È un’immagine che vediamo spesso nei libri di Storia dell’arte, nelle chiese e nei musei: Cristo in trono, agghindato come un imperatore, con lo sguardo ieratico che accenna il segno della benedizione. Immagini simili risalgono spesso al medioevo e sembrano fredde e distanti, ritratti sia pure imperfetti di un Dio giudicante, ma in realtà il messaggio che vogliono trasmettere è più profondo e complesso.
L’espressione maestà di Dio ricorre in tutta la Bibbia, antico Testamento compreso e nel Nuovo Cristo non manca di attribuirsi il titolo di re, ma al contempo rigetta e rimprovera le aspettative degli apostoli, convinti che rovescerà i romani e regnerà su Israele come un re terreno. “Il mio regno non è di questo mondo”, chiarisce e addirittura svela che la sua regalità si basa sul servizio: “Voi sapete che coloro i quali sono considerati i governanti delle nazioni dominano su di esse e i loro capi le opprimono. Tra voi però non è così; ma chi vuole diventare grande tra voi sarà vostro servitore, e chi vuole essere il primo tra voi sarà schiavo di tutti. Anche il Figlio dell’uomo infatti non è venuto per farsi servire, ma per servire e dare la propria vita in riscatto per molti”. La regalità di Cristo ha dunque basi e caratteristiche quanto mai lontane da quelle di re o imperatori.
Allora perché tante opere d’arte sembrano suggerire altrimenti?
Perché Cristo è sì Amore, Misericordia ed esempio eccelso di umiltà, ma anche il Logos, colui senza cui niente è stato fatto di ciò che esiste, Figlio del Padre e sua più diretta manifestazione dell’amore per gli uomini. L’Apocalisse e altri passi del Nuovo Testamento non fanno mistero del fatto che la sua regalità sarà manifesta agli uomini alla fine dei tempi e dal trono giudicherà (e separerà) i salvati e i dannati. Per questo motivo la Bibbia e un gran numero di libri devozionali si raccomandano di accompagnare all’amore il timore, inteso non come paura di Dio, bensì di tenere presente che è pur sempre Dio. Un innamorato (e ricambiato) può credere che la persona amata risponderà sempre ai suoi desideri, non si arrabbierà mai con lui e gli verrà sempre incontro anche nel torto, ma con Dio non è così, è ingiusto sottovalutarlo o lamentarcene come fossimo clienti scontenti per un cattivo servizio.

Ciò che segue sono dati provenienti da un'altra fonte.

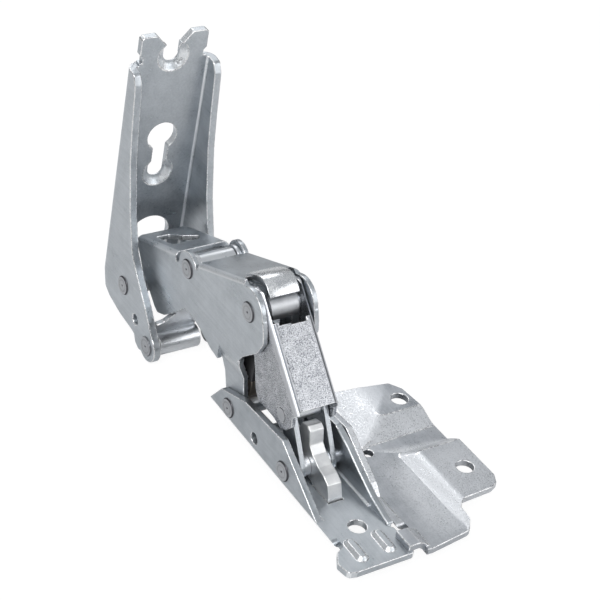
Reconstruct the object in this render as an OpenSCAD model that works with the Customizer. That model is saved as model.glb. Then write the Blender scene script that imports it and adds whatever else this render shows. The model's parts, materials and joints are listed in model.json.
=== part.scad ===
// Seven-pivot refrigerator door hinge, drawn in its open position.
// X runs along the pivot pins, Y from the door bracket towards the cabinet
// bracket, Z away from the door.

/* [Pivots] */
// distance along the door from the front screw hole to the main arm pivot
arm_foot_y = 52.5; // [48:0.1:56]
// height of the main arm pivot over the door surface
arm_foot_z = 5.1; // [4.8:0.1:6]
// distance from the front screw hole to the door link pivot
link_foot_y = 23.1; // [22:0.1:25]
// height of the door link pivot over the door surface
link_foot_z = 5.5; // [5:0.1:6]
// joint between door link and front lever, along the door
link_head_y = 30.6; // [30:0.1:31]
// joint between door link and front lever, height
link_head_z = 18.3; // [17.8:0.1:18.8]
// centre pivot of the two crossing levers, along the door
centre_y = 49.5; // [49:0.1:50]
// centre pivot of the two crossing levers, height
centre_z = 39.4; // [39:0.1:40]
// rear pivot of the main arm, along the door
upper_y = 82.5; // [82:0.1:83]
// rear pivot of the main arm, height
upper_z = 32.3; // [32:0.1:32.6]
// upper pivot in the cabinet bracket, along the door
cab_y = 109.8; // [109:0.1:110.5]
// upper pivot in the cabinet bracket, height
cab_z = 10.5; // [10:0.1:11]
// lower pivot in the cabinet bracket, along the door
eye_y = 93.1; // [92.6:0.1:93.6]
// lower pivot in the cabinet bracket, height
eye_z = -0.5; // [-1:0.1:0]
// shank radius of the pivot rivets
pin_r = 2; // [1.8:0.05:2.2]
// radius of the rivet heads
head_r = 3; // [2.6:0.1:3.2]
// how far a rivet head stands out
head_h = 0.4; // [0.3:0.05:0.6]
// radial play of a turning pivot
run_gap = 0.05; // [0.02:0.01:0.1]

/* [Door bracket] */
// sheet thickness of the door bracket
door_t = 2; // [1.8:0.1:2.2]
// outer width over the two flanges
door_w = 18.7; // [18.7:0.1:19]
// rear end of the door bracket
door_rear = 62.7; // [61:0.1:64]
// highest point of its flanges
flange_h = 14.3; // [13:0.1:15]
// front end of the tongue
tongue_front = -14.2; // [-16:0.1:-13]
// radius of the front screw hole
screw_r = 2.5; // [2.2:0.05:2.8]
// radius of the empty holes in the flanges
spare_r = 1.7; // [1.2:0.05:2]
// length of the two stiffening beads in the tongue
bead_l = 8.6; // [7:0.1:9.5]
// width of those beads
bead_w = 3.4; // [2.6:0.1:4]
// height of those beads
bead_h = 1.1; // [0.8:0.05:1.4]

/* [Wing plate] */
// sheet thickness of the wing plate
wing_t = 2; // [1.8:0.05:2.05]
// outer edge of the wing
wing_x = 44.6; // [43:0.1:48]
// height of the two raised screw pads
pad_rise = 2.2; // [1.5:0.1:2.6]
// spacing of the two wing screw holes
wing_pitch = 32; // [31:0.1:33]
// hole nearest the front, along the door
wing_hole_y = 6.2; // [5:0.1:7.5]
// distance of both holes from the middle plane
wing_hole_x = 38.9; // [37:0.1:39.5]
// radius of the small locating hole in the wing
locate_r = 1.5; // [1:0.1:2]

/* [Main arm] */
// sheet thickness of the main arm
arm_t = 1.5; // [1.4:0.05:1.5]
// outer width of the main arm
arm_w = 17.4; // [17.3:0.1:17.8]
// outer bend radius of its long edges
arm_bend = 1.8; // [1.6:0.1:2.2]

/* [Front lever] */
// sheet thickness of the front lever
lever_t = 1.2; // [1:0.05:1.2]
// distance of the front face from the centre pivot
lever_off = 6; // [5.8:0.05:6.2]
// outer bend radius of its long edges
lever_bend = 2.4; // [2:0.1:2.8]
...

Nel medioevo avevano molto presente questo aspetto e l’idea che Dio fosse l’origine ultima di ogni tipo di autorità, compresa quella terrena e laica, che ne costituiva un minimo riflesso. L’ordine originario prima della caduta era perfetto, senza vizi, morte o dolori e alla fine dei tempi tutto tornerà a essere sottomesso e gradito a Dio. Come trasmettere questa idea di regalità nelle immagini? Dando a Gesù le insegne del potere più grande allora concepibile: quello imperiale.
Anche il segno della benedizione è mutuato da immagini romane: com’è possibile? Inizialmente quel gesto invitava a fare silenzio perché un personaggio importante stava per parlare. Perciò il significato originario del Cristo in trono con il libro aperto era semplicemente un invito a fare silenzio e ascoltare la Parola di Dio. Il significato del gesto diventò poi quello che conosciamo – la benedizione – ma in realtà i due significati non sono in contrasto. Per ricevere le virtù dello Spirito Santo e la benedizione divina, al fedele è prima richiesto di fare silenzio in sé stesso. Se ci si parla addosso in maniera frenetica si diventa impenetrabili alle parole e alle azioni di chi cerca di farci del bene e consolarci, comprese quelli di Dio.
Nel museo diocesano vi è più di un Cristo in trono: quello più grande è al centro del maestoso affresco che un tempo adornava la facciata del duomo, ma quello che forse più si avvicina a dare l’idea di questa regalità e un crocifisso d’argento. Sul davanti Gesù è morente sulla croce, ma sul retro quello strumento di tortura e umiliazione diventa il trono da cui egli regna nella gloria. Servizio e sacrificio di sé fino all’umiliazione e alla morte formano un tutt’uno con il trono di questo Re.